Dick Francis’ Racetrack Novels
Total Number of Series Installments: 70+
First Novel Published: Dead Cert, 1962
Last Novel Published: Crossfire, 2010 (written with son, Felix Francis)
While Dick Francis’ racetrack novels aren’t technically a series, in that each has a different protagonist, they are closely linked by their shared settings—former jockey Dick Francis knew the racing scene inside and out, including the many, many ways criminals could exploit it. My mother, born in ‘49 at the height of the baby boom, was primed to become a hippie, but before she was a hippie, she was a Horse Girl—the one thing she could draw with any consistency was a simple, elegant outline of a horse running, and she carried her love of horses throughout her life.
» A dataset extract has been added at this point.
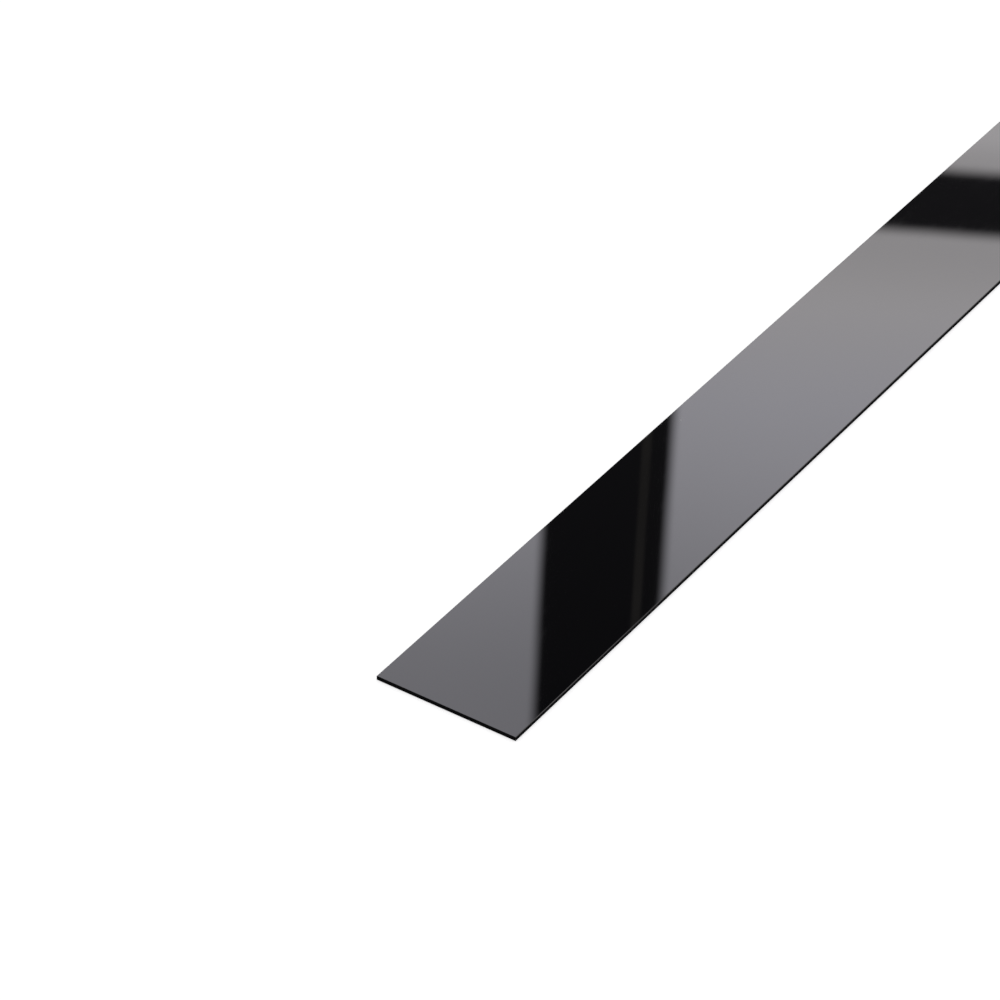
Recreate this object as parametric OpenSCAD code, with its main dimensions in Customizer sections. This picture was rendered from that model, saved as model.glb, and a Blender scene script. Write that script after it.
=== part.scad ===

My sister and I even took horseback riding lessons to impress her, although that backfired when my sister quit after a horse stepped on her foot, and I refused to ride anything other than a 30-year-old pony. She read all of Dick Francis’ racetrack mysteries, lined up in faded mass market editions on a white, particle-board bookshelf in her bedroom, shelves constantly collapsing under the weight of all the comfort reads she preferred to keep far from the eyes of visitors, and she read them over and over again. Later, years after she died, I read them too, in an effort to be closer to her, and I enjoyed every one. I recommend this series to Horse Girls everywhere, and their loving families. I promise, you won’t run out of new ones for a long time.